Ну, все лица, конечно, в мою сторону.

– Ты что мелешь, не по глазам, что ли? А это тебе кто? – строго спросила Бортали-Мирская, показывая на меня.

– Надо было Ване место на Ваганьковском кладбище подарить… – пошутил кто-то.

Тут уж я не выдержал и вспылил:

– Да вы что, сговорились, что ли?! Послушайте, эту комедию пора сворачивать!

Глеб, увидев меня, за сердце схватился, очумелыми глазами на меня смотрит, смотрит… а я-то вижу, что он играет, да ещё так фальшиво, бездарно.

– Что это?.. – чуть не плача, говорил он. – Я же своими глазами видел! Искорёженный он, голова пробита, мозги наружу… врачи и не пытались. Иван был, точно… я же… видел…

– Ты нас не путай. Ваня у нас на сцене умер, как и положено актёру, – сказала Бортали-Мирская. – Все актёры умирают на сцене! Ты разве не знал? Хочешь сказать – Ваня плохой актёр? Или не наший он, раз его машиной придавило?

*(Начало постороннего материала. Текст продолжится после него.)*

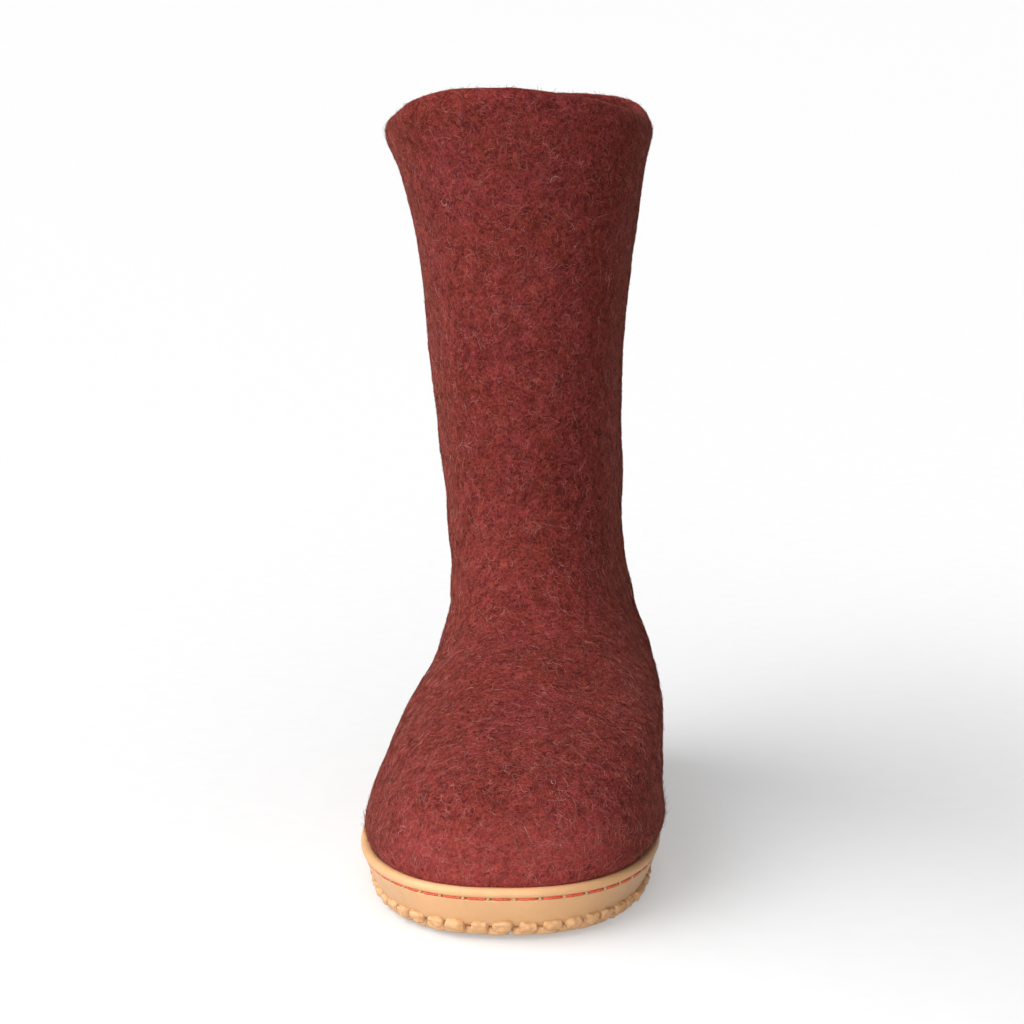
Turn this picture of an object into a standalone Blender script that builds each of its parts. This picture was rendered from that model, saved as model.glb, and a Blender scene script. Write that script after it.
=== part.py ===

Это меня уж совсем рассердило.

– Что вы меня все хороните?! Я умер – пусть. Только, Лидия Родионовна, я вас очень уважаю, но, пожалуйста, давайте заканчивайте этот балаган.

Бортали-Мирская всплеснула руками и запричитала:

– Ой, да что же это мы и впрямь на именинника напали! У Вани же сегодня день рождения, день настоящего рождения… Ну-ка, кто у нас ещё тост не говорил? Наливаем, наливаем… За здоровье покойника… тьфу ты чёрт – именинника…

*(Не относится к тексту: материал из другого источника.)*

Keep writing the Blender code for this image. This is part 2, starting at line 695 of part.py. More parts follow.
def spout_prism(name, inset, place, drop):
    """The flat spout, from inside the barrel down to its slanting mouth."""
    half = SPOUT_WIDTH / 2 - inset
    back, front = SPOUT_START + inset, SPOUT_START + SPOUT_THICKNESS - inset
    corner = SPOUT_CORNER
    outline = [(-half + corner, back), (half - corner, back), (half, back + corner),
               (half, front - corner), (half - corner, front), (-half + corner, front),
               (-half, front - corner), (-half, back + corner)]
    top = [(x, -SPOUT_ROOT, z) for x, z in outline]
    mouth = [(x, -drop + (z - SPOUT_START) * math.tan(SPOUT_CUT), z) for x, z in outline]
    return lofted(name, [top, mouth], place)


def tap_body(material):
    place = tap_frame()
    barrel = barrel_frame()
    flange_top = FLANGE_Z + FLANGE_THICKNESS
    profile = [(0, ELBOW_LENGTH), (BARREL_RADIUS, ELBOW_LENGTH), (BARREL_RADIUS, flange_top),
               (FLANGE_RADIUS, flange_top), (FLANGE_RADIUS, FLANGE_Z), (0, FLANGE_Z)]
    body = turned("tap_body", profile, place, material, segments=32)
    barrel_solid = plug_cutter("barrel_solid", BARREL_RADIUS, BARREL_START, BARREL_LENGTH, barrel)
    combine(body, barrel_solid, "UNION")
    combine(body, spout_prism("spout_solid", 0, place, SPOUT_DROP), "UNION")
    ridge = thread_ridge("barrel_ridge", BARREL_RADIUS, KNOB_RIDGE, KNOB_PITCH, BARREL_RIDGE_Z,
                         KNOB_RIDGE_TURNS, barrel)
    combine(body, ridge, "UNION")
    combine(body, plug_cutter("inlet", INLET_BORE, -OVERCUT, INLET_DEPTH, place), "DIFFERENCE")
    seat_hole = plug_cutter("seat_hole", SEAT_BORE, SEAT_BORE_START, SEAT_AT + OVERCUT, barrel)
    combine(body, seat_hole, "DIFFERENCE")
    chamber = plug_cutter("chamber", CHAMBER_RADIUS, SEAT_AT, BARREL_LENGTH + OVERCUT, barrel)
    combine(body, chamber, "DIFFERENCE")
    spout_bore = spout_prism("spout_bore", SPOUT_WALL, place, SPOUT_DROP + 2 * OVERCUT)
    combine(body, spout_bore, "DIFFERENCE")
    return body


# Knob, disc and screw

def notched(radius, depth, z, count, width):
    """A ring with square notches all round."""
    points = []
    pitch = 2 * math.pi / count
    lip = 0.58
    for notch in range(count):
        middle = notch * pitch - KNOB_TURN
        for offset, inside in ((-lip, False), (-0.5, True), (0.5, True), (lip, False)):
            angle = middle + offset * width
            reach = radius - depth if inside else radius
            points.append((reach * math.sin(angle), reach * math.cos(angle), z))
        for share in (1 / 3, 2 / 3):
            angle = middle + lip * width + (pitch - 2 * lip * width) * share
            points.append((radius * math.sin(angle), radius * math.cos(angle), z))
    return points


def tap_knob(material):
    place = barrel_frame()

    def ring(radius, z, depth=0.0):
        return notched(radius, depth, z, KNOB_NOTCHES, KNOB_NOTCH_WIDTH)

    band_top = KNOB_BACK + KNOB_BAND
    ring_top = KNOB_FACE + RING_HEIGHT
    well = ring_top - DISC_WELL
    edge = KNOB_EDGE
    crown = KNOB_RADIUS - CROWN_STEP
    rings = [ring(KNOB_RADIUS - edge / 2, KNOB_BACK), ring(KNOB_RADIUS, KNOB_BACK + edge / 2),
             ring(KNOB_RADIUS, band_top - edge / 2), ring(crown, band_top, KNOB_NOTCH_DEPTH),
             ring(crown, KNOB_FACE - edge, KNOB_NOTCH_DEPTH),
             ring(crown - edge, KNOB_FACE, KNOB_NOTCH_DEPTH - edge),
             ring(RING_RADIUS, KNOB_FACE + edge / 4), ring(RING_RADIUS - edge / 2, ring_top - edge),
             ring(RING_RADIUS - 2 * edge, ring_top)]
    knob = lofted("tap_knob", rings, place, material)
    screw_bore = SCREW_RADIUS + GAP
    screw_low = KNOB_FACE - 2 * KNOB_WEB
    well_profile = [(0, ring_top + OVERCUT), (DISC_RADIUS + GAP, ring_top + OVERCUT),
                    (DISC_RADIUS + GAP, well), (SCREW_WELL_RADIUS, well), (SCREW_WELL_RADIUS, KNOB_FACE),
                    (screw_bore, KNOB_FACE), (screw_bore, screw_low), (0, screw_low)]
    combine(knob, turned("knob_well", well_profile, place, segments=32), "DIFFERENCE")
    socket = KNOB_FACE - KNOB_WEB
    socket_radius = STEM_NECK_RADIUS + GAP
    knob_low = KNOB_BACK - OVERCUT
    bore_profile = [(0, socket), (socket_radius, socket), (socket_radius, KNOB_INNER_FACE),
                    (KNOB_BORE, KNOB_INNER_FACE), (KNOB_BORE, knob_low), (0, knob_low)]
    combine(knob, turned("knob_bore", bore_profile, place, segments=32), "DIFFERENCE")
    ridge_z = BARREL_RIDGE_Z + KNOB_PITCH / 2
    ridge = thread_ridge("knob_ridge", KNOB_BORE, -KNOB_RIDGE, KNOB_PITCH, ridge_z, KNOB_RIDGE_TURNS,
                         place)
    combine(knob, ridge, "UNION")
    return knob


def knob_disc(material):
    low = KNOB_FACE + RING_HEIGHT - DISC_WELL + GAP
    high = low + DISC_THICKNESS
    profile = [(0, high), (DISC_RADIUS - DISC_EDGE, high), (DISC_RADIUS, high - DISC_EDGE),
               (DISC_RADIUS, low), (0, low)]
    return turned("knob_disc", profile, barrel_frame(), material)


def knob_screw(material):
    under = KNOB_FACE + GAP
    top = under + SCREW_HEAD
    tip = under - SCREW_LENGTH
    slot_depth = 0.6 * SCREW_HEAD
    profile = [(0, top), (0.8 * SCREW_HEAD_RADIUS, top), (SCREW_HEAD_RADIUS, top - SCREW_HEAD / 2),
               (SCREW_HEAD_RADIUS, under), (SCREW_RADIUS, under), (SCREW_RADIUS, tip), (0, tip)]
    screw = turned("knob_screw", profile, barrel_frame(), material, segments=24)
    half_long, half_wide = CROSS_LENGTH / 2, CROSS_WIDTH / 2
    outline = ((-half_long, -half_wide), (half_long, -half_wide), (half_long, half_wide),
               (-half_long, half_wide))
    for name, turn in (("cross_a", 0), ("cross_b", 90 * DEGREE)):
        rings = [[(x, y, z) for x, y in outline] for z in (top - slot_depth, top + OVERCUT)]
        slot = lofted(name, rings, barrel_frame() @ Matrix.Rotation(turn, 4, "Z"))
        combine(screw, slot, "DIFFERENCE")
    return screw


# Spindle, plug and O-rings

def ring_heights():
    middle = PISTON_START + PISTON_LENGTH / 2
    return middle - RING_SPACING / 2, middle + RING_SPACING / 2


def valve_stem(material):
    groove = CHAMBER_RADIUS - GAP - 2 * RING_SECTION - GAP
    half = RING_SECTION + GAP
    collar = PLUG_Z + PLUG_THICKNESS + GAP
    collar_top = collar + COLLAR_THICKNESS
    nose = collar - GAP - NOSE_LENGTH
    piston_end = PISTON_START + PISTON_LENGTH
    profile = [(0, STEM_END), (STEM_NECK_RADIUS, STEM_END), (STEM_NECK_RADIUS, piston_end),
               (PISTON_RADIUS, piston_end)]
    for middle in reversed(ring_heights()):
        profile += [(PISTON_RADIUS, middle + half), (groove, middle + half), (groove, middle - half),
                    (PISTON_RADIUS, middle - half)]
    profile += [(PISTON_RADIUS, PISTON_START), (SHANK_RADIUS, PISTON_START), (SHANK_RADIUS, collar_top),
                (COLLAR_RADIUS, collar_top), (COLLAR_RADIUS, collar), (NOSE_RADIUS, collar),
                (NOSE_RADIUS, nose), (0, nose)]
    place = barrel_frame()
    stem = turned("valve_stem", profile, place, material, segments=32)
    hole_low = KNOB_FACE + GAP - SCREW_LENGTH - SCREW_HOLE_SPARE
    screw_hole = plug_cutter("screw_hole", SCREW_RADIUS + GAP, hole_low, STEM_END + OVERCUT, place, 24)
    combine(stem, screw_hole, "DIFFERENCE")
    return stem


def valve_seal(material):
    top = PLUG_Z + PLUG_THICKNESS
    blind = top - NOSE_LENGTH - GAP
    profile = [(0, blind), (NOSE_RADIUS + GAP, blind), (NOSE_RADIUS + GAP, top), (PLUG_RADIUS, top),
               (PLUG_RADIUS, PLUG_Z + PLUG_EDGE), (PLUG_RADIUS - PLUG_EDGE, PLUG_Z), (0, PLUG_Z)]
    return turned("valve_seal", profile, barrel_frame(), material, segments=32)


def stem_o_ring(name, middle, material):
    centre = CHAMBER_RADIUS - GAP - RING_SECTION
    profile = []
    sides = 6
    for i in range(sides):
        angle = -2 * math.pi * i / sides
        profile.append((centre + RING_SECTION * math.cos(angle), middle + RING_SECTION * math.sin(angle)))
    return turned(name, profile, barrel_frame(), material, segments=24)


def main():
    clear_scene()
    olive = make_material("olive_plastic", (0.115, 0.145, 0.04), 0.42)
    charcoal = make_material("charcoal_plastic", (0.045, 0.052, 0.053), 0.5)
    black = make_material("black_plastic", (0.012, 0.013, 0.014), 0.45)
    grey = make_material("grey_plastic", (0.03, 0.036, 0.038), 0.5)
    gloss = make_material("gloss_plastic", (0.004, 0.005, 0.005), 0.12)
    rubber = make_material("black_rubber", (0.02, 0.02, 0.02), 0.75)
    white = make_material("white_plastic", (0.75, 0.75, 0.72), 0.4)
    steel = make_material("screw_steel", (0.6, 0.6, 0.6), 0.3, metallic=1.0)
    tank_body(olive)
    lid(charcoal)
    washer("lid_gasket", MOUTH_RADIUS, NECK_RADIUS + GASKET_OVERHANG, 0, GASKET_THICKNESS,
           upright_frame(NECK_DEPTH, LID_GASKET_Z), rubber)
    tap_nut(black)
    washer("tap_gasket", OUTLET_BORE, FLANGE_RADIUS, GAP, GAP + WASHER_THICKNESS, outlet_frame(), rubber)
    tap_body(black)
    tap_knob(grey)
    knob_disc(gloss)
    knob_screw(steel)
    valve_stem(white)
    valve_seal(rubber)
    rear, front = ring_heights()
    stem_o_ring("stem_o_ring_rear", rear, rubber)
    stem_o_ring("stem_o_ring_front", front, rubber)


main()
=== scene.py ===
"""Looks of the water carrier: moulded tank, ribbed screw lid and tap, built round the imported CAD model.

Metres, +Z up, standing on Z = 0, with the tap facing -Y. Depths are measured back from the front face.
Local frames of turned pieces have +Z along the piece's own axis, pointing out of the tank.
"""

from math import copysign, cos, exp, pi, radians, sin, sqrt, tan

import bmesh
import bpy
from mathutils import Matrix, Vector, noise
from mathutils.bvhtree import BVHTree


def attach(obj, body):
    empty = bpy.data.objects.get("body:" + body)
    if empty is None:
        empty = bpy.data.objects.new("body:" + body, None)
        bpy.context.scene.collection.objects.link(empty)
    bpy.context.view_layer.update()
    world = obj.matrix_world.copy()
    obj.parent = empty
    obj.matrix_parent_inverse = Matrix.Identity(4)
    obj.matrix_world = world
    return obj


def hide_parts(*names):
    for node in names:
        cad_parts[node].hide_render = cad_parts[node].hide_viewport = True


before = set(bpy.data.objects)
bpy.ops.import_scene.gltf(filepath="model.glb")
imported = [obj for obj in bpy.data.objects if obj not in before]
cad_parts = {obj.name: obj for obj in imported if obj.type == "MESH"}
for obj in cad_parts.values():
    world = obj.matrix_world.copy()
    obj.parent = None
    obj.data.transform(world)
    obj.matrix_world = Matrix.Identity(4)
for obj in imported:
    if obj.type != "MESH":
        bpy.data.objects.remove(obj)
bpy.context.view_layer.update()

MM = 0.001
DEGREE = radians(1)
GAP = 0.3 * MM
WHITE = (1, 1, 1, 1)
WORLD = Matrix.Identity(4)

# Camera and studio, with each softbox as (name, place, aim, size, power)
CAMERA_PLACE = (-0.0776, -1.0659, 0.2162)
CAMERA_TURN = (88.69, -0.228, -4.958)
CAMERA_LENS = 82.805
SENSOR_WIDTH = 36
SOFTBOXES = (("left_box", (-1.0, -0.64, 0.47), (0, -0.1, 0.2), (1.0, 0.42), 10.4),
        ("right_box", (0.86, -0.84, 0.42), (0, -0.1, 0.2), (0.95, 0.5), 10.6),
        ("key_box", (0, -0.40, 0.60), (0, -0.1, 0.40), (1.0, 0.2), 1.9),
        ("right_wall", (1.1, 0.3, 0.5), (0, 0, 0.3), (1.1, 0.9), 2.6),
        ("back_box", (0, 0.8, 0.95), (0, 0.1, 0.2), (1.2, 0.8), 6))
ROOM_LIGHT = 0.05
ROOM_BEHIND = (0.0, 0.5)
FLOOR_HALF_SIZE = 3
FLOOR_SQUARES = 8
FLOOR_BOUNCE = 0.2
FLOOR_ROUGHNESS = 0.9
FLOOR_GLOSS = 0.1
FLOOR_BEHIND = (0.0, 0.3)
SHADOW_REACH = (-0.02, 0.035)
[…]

– И то правильно, – обрадовался Алаторцев. – Давайте, поберечься надо, поберечься…

– Только не надо этих глупых тостов типа «чтобы у нас всё было», – продолжала наставлять прима. – Глупые люди не понимают, что эта идиотская реплика понимается буквально. «Всё» – это значит болезни, несчастья, нищета, нужда… Список можно продолжать до бесконечности. А Ване и так не повезло… Ну, а как, в младых годах… Что ни говорите, а на этом свете особенные слова нужны…

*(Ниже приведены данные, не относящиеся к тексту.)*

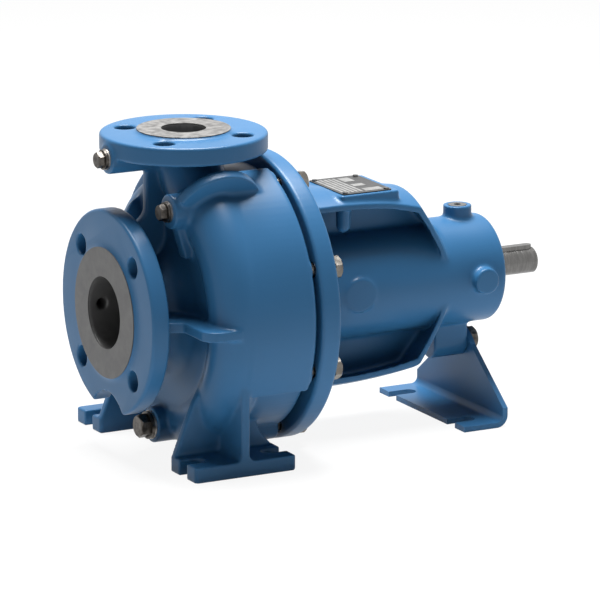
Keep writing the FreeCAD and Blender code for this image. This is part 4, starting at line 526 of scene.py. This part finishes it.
class PUMP_OT_machined_faces(bpy.types.Operator):
    """Adds the bare turned faces of both flanges"""

    bl_idname = "pump.machined_faces"
    bl_label = "Machined flange faces"

    def execute(self, context):
        suction = self.turned_face(
            "suction_face", SUCTION_RAISED_RADIUS, SUCTION_BORE_RADIUS,
            Vector((SUCTION_FACE_X, 0, SHAFT_AXIS_HEIGHT)), (1, 0, 0))
        finish_piece(suction, "root", "bare_iron", finish(bare_iron))
        discharge = self.turned_face(
            "discharge_face", DISCHARGE_RAISED_RADIUS, DISCHARGE_BORE_RADIUS,
            Vector((0, 0, DISCHARGE_FACE_Z)), (0, 0, -1))
        finish_piece(discharge, "root", "bare_iron", finish(flange_face))
        return {"FINISHED"}

    def turned_face(self, name, outer, bore, base, inwards):
        """A thin ring over the raised face, which reaches from the face inwards."""
        profile = [
            (FACE_DEPTH, outer - FACE_CHAMFER),
            (FACE_CHAMFER, outer),
            (0.0, outer - FACE_CHAMFER),
            (0.0, bore + FACE_CHAMFER),
            (FACE_CHAMFER, bore),
            (FACE_DEPTH, bore),
            (FACE_DEPTH, outer - FACE_CHAMFER),
        ]
        return turned_ring(name, profile, base, inwards, FACE_SIDES)


class PUMP_OT_bracket(bpy.types.Operator):
    """Skins the bearing bracket in painted cast iron"""

    bl_idname = "pump.bracket"
    bl_label = "Bearing bracket"

    def execute(self, context):
        piece = cast_skin("bearing_bracket", "painted_bracket", context.scene.pump_looks)
        finish_piece(piece, "root", "cast_paint", finish(cast_paint), finish(bare_iron))
        _, y, z = face_centres(piece).T
        paint_second(piece, np.hypot(y, z - SHAFT_AXIS_HEIGHT) < BEARING_BARE_RADIUS)
        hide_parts("bearing_bracket")
        return {"FINISHED"}


class PUMP_OT_small_parts(bpy.types.Operator):
    """Gives the remaining parts of the pump the finish of their slots"""

    bl_idname = "pump.small_parts"
    bl_label = "Shaft, fasteners and inner parts"

    def execute(self, context):
        slots = {part["node"]: part["material_slot"] for part in frame["record"]["subparts"]}
        makers = {maker.__name__: maker for maker in SLOT_FINISHES}
        for name, part in NODE.items():
            part.data.materials.clear()
            part.data.materials.append(finish(makers[slots[name]]))
        return {"FINISHED"}


class PUMP_OT_plate_print(bpy.types.Operator):
    """Prints plain pale bars and blocks on the name plate"""

    bl_idname = "pump.plate_print"
    bl_label = "Name plate print"

    def execute(self, context):
        marks = []
        for count in range(TEXT_BAR_COUNT):
            along = TEXT_BAR_START + count * TEXT_BAR_STEP
            marks.append(self.mark(along, -TEXT_BAR_REACH, TEXT_BAR_REACH, TEXT_BAR_WIDTH))
        for block in PLATE_BLOCKS:
            marks.append(self.mark(*block))
        for mark in marks:
            mark.select_set(True)
        piece = marks[0]
        bpy.context.view_layer.objects.active = piece
        bpy.ops.object.join()
        piece.name = "plate_print"
        finish_piece(piece, "root", "plate_metal", finish(plate_print))
        return {"FINISHED"}

    def mark(self, along, low, high, width):
        """One flat block that stands out of the plate by the height of the print."""
        bpy.ops.mesh.primitive_cube_add(size=1.0)
        block = bpy.context.object
        block.scale = (width, high - low, 2 * PRINT_HEIGHT)
        block.location = (PLATE_LOW.x + along, (low + high) / 2, PLATE_HIGH.z)
        show_only(block)
        bpy.ops.object.transform_apply(location=True, rotation=True, scale=True)
        return block


class PUMP_OT_stage(bpy.types.Operator):
    """Sets the pale floor, the soft light and the camera"""

    bl_idname = "pump.stage"
    bl_label = "Floor, light and camera"

    def execute(self, context):
        stage = context.scene.pump_stage
        self.floor()
        self.sky(stage.sky_strength)
        self.lamp("Top light", stage.top_light, TOP_LAMP_PLACE, TOP_LAMP_SIZE)
        self.lamp("Side light", stage.side_light, SIDE_LAMP_PLACE, SIDE_LAMP_SIZE)
        bpy.ops.object.camera_add(location=stage.camera_place, rotation=stage.camera_turn)
        camera = context.object
        camera.name = "Picture camera"
        camera.data.sensor_width = SENSOR_WIDTH
        camera.data.lens = stage.lens
        camera.data.clip_end = VIEW_DEPTH
        context.scene.camera = camera
        context.scene.view_settings.view_transform = "Standard"
        return {"FINISHED"}

    def floor(self):
        """A wide plane, white to the camera and to mirrors, that keeps the shadow."""
        bpy.ops.object.select_all(action="DESELECT")
        bpy.ops.mesh.primitive_plane_add(size=FLOOR_SIZE, location=(0, 0, 0))
        floor = bpy.context.object
        floor.name = "Floor"
        material, tree, shader, _ = new_tree("Pale floor")
        shader.inputs["Base Color"].default_value = FLOOR_COLOUR
        shader.inputs["Roughness"].default_value = FLOOR_ROUGHNESS
        shader.inputs["Specular IOR Level"].default_value = FLOOR_SPECULAR
        glow = tree.nodes.new("ShaderNodeEmission")
        mix = tree.nodes.new("ShaderNodeMixShader")
        seen = self.seen_directly(tree)
        weight = tree.nodes.new("ShaderNodeMath")
        weight.operation = "MULTIPLY"
        weight.inputs[1].default_value = FLOOR_GLOW_SHARE
        tree.links.new(seen, weight.inputs[0])
        tree.links.new(weight.outputs["Value"], mix.inputs["Fac"])
        tree.links.new(shader.outputs["BSDF"], mix.inputs[1])
        tree.links.new(glow.outputs["Emission"], mix.inputs[2])
        output = tree.nodes["Material Output"]
        tree.links.new(mix.outputs["Shader"], output.inputs["Surface"])
        floor.data.materials.append(material)

    def seen_directly(self, tree):
        """One for camera, mirror and glass rays, and zero for all other rays."""
        path = tree.nodes.new("ShaderNodeLightPath")
        most = path.outputs["Is Camera Ray"]
        for name in ("Is Glossy Ray", "Is Transmission Ray"):
            larger = tree.nodes.new("ShaderNodeMath")
            larger.operation = "MAXIMUM"
            tree.links.new(most, larger.inputs[0])
            tree.links.new(path.outputs[name], larger.inputs[1])
            most = larger.outputs["Value"]
        return most

    def sky(self, strength):
        """White to the camera and to mirrors, and an even soft light to the rest."""
        world = bpy.data.worlds.new("Studio")
        world.use_nodes = True
        tree = world.node_tree
        background = tree.nodes["Background"]
        background.inputs["Color"].default_value = (1, 1, 1, 1)
        seen = self.seen_directly(tree)
        level = tree.nodes.new("ShaderNodeMapRange")
        level.inputs["To Min"].default_value = strength
        level.inputs["To Max"].default_value = 1.0
        tree.links.new(seen, level.inputs["Value"])
        tree.links.new(level.outputs["Result"], background.inputs["Strength"])
        bpy.context.scene.world = world

    def lamp(self, name, power, spot, size):
        """A round area lamp that aims at the pump."""
        direction = Vector(LAMP_TARGET) - Vector(spot)
        turn = direction.to_track_quat("-Z", "Y").to_euler()
        bpy.ops.object.light_add(type="AREA", location=spot, rotation=turn)
        lamp = bpy.context.object
        lamp.name = name
        lamp.data.shape = "DISK"
        lamp.data.size = size
        lamp.data.energy = power


class PUMP_PT_panel(bpy.types.Panel):
    """Lists the steps that finish the pump"""

    bl_label = "Volute pump"
    bl_idname = "PUMP_PT_panel"
    bl_space_type = "VIEW_3D"
    bl_region_type = "UI"
    bl_category = "Pump"

    def draw(self, context):
        layout = self.layout
        for group in (context.scene.pump_looks, context.scene.pump_stage):
            for name in group.__annotations__:
                layout.prop(group, name)
        for step in STEPS:
            layout.operator(step.bl_idname)


STEPS = (
    PUMP_OT_small_parts,
    PUMP_OT_casing,
    PUMP_OT_machined_faces,
    PUMP_OT_bracket,
    PUMP_OT_plate_print,
    PUMP_OT_stage,
)
CLASSES = (PumpLooks, PumpStage, PUMP_PT_panel) + STEPS


def register():
    for kind in CLASSES:
        bpy.utils.register_class(kind)
    bpy.types.Scene.pump_looks = bpy.props.PointerProperty(type=PumpLooks)
    bpy.types.Scene.pump_stage = bpy.props.PointerProperty(type=PumpStage)


def unregister():
    del bpy.types.Scene.pump_stage
    del bpy.types.Scene.pump_looks
    for kind in reversed(CLASSES):
        bpy.utils.unregister_class(kind)


def main():
    register()
    bpy.ops.pump.small_parts()
    bpy.ops.pump.casing()
    bpy.ops.pump.machined_faces()
    bpy.ops.pump.bracket()
    bpy.ops.pump.plate_print()
    bpy.ops.pump.stage()


if __name__ == "__main__":
    main()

Лука Лукич Кандишин решил тост сказать. Актёр, как говорится, легендарный и выдающийся. Девяносто два года прожил и до самого смертного часа со сцены не сходил. Прокашлялся он и говорит:

– Спасибо, Ваня, шо пригласил меня на бенефис свой… Как же удачно сложилось, шо он стал для тебя и для усех нас двойным праздником. Отрадно должно быть тебе, шо освободился ты от бренной жизни не в своей постели, не на больничной койке, не по злой воле худого человека или какого-нибудь стихийного несчастья, а на сцене родного театра, в кругу своих близких и родных людей. Такая уж наша актёрская доля. И про себя скажу. Сколько же раз приходилось мне мертвецов играть! И стреляли в меня, и в гроб укладывали. А роль старика Самарова! Не одну сотню раз я от сердечного приступа на сцене умирал. Покочевряжишься, покривишься для убедительности да тут же и рухнешь как подкошенный. Минут пять, наверно, а то и больше приходилось лежать смирёхонько, пока вокруг все ахают да причитают. А я, признаюсь, лежу себе, бывалоча, и для пущего воплощения представляю, как я над телом своим летаю навроде души. Парю эдак с крылышками и без и удивляюсь. А потом ещё и туннель вообразишь. И туды, в туннель, в туннель засасывает… А дальше как-то… воображения, что ли, не хватало? Ну, представишь ангелов каких-нибудь с крыльями, херувимов шестикрылых, серафимов там, мать с отцом, родственников… Ещё чего-нибудь эдакое для умиления сердца… Да… Так вот я о чём. Жить надо так, шоб не в ущерб загробной жизни. Шоб у души у нашей только прибыток был. А выпьем, друзья мои, за то, шо нет никакого туннеля, и никто нас никуда не засасывает!

Слушал я тост, этот бред сивой кобылы, вполуха и всё ждал, когда мой разум восторжествует над белой горячкой. Так и решил, что пить больше не буду, и тогда покойнички потихоньку рассосутся, а с ними и странные видения улетучатся восвояси. И вот пока я, наивный, питал призрачные надёжды, моя «шизофрения» раздулась уже до размеров всего зрительного зала. Да-да! Вдовесок ко всем бедам, я стал видеть ещё и зрителей, которых ну уж никак не могло быть.

Явление 3

Покойника с кладбища не забирают

Случилось это так. Когда Лука Лукич сказал последнюю фразу, я, сидевший боком к залу, услышал, как зрители захлопали в ладоши. Вздрогнув, я повернул голову и глазам своим не поверил: полный зал зрителей! Аншлаг, ни одного свободного места! А зрители рукоплещут как-то уж совсем вяло и браво не кричат. Ладно бы просто зрители, а то ведь на первых рядах знаменитые писатели, режиссёры, актёры и актрисы, многие из которых уже умерли.